MACRS depreciation charts are set forth in IRS Publication 463 each year, along with instructions for their use and helpful examples. Using this material will make it easy for you to figure the depreciation deduction for your car.
There are limits on the amount you can deduct for depreciation of your car. (The section 179 deduction is treated as depreciation for purposes of the limits.) The maximum amount you can deduct each year depends on the year you place the car in service. These limits are shown in a table each year in IRS Publication 463.
The depreciation limits are reduced based on your percentage of personal use. If you use a car less than 100% in your business or work, you must determine the depreciation deduction limit by multiplying the limit amount by the percentage of business use during the tax year.

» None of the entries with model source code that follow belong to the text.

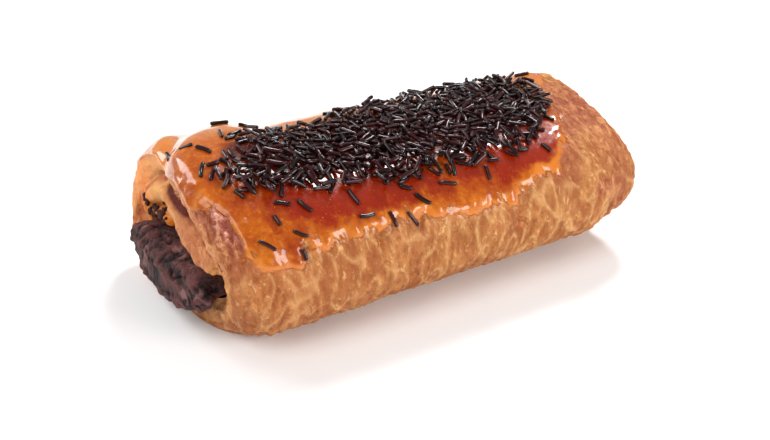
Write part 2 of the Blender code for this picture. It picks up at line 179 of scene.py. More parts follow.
# The glaze: the angle where it ends on the front, and on the back, at places along the roll
GLAZE_PLACES = (-0.064, -0.0585, -0.056, -0.054, -0.0497, -0.0425, -0.0357, -0.0266, -0.0187, -0.0131,
                -0.0023, 0.0077, 0.0145, 0.0214, 0.0302, 0.0378, 0.0431, 0.0507, 0.057, 0.0636)
GLAZE_FRONT = (112, 128, 148, 157, 160, 163, 155, 153, 151, 152,
               156, 160, 161, 158, 149, 146, 134, 106, 82, 60)
GLAZE_BACK = (30, 28, 26, 25, 22, 22, 24, 26, 26, 26, 26, 26, 26, 26, 26, 28, 30, 36, 44, 50)
GLAZE_ENDS = 0.066
ARC_PER_DEGREE = 0.0006

# Bare spots and drips of the glaze: x and angle of the middle, half width, half angle, and a drip's height
BARE_SPOTS = ((-0.058, 133, 0.0036, 17), (-0.0482, 129, 0.001, 3), (-0.04, 154, 0.001, 4))
BARE_DEPTH = 0.016
DRIPS = (
    (-0.049, 152, 0.0022, 8, 0.00075), (-0.0428, 155, 0.0014, 7, 0.0006),
    (-0.0345, 153, 0.001, 5, 0.0003), (-0.026, 152, 0.0014, 7, 0.00065),
    (-0.0183, 150, 0.0011, 5, 0.00045), (-0.002, 154, 0.0015, 5, 0.00055),
    (0.0085, 158, 0.0014, 5, 0.0005), (0.0205, 159, 0.0013, 5, 0.00045), (0.0368, 149, 0.0012, 5, 0.0005),
)
DRIP_REACH = 0.003

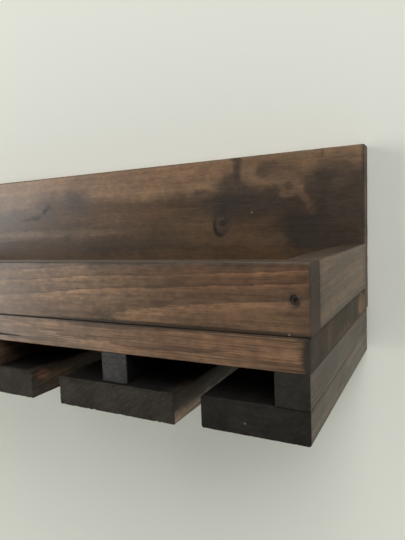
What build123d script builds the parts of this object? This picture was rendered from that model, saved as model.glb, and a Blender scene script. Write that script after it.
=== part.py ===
from build123d import *
from dataclasses import dataclass
from functools import cache
import os

# Wall wine rack: bottles stand in the tray on top, glasses hang by their feet from the slats below.
# Millimetres. +X runs along the shelf to the right, +Y into the wall, +Z up.
# The origin is on the wall plane, at the centre of the back board's rear face.

# Boards, in dressed sizes
stock_thickness = 19.05
back_height = 139.7
shelf_depth = 184.15
rail_height = 38.1
end_slat_width = 63.5
mid_slat_width = 88.9
spacer_width = 19.05
spacer_height = 19.05

# Channels for the glasses' feet, between the spacers
channel_width = 95.25
channel_count = 5
wall_gap = 6.35  # slats and spacers end this far from the wall
mid_slat_overhang = 3.0  # middle slats stand this far proud of the shelf's front
end_slat_setback = 0.5  # end slats stop this far behind it
rail_overhang = 1.0  # the tray's rails stand this far proud of the shelf's ends

# Edges
edge_round = 1.5  # factory-eased long edges
ripped_round = 0.8  # long edges of the sawn spacers
corner_round = 2.2  # sanded top corners of the back board

# Screws: their radii and how deep each kind bites into the last piece that it joins
wood_head_radius = 4.1
wood_shank_radius = 2.1
trim_head_radius = 2.7
trim_shank_radius = 1.6
plate_head_radius = 3.3
plate_shank_radius = 1.75
head_angle = 45  # of a head's underside
rail_screw_bite = 19.0
back_screw_bite = 31.0
trim_screw_bite = 26.0
slat_screw_cover = 7.0  # wood left between a slat screw's point and the shelf's top
plate_screw_cover = 4.0  # wood left between a plate screw's point and the back board's front
screw_sides = 12  # their round faces are this many flats, as the shanks lie hidden in the wood

# Screw holes, and where the screws stand
fit_clearance = 0.05  # between a screw and its hole
tool_overrun = 1.0  # how far a cutting tool runs out of the wood
screw_sink = 0.4  # of a head below the wood's face
trim_sink = 1.2
slat_screw_inset = 32.0  # from the shelf's front and back edges
side_screw_inset = 55.0  # from the side rail's ends
front_screw_inset = 8.0  # from the front rail's ends

# Keyhole hanger plates
hanger_spacing = 406.4
hanger_drop = 34.0  # from the back board's top edge to the plate's centre
plate_width = 16.0
plate_length = 44.0
plate_thickness = 1.5
plate_screw_reach = 16.0  # from the plate's centre to each of its screws
entry_radius = 4.75
slot_width = 5.0
slot_travel = 9.0
pocket_radius = 6.0
pocket_depth = 8.0
mortise_clearance = 0.1

# Derived layout
spacer_pitch = channel_width + spacer_width
length = channel_count * channel_width + (channel_count + 1) * spacer_width
end_x = length / 2
spacer_centres = [i * spacer_pitch - end_x + spacer_width / 2 for i in range(channel_count + 1)]
channel_centres = [x + spacer_pitch / 2 for x in spacer_centres[:-1]]
rail_end_x = end_x + rail_overhang
side_rail_x = rail_end_x - stock_thickness / 2

shelf_back_y = -stock_thickness
front_y = shelf_back_y - shelf_depth
rail_back_y = front_y + stock_thickness
front_rail_y = front_y + stock_thickness / 2
slat_back_y = -wall_gap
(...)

If you use your car 50% or less for qualified business use either in the year the car is placed in service or in a later year, special rules apply. See IRS Publication 463.
As this week's lesson shows, calculating the business use of a car using the actual expense method is a very complex task. It is because of this complexity that Congress and the IRS created a far simpler method for calculating car expenses—the standard mileage rate. This is the method used by most pastors. Note, however, that if you want to use the standard mileage rate for a car you own, you must choose to use it in the first year the car is available for use in your business. Then in later years, you can choose to use either the standard mileage rate or actual expenses.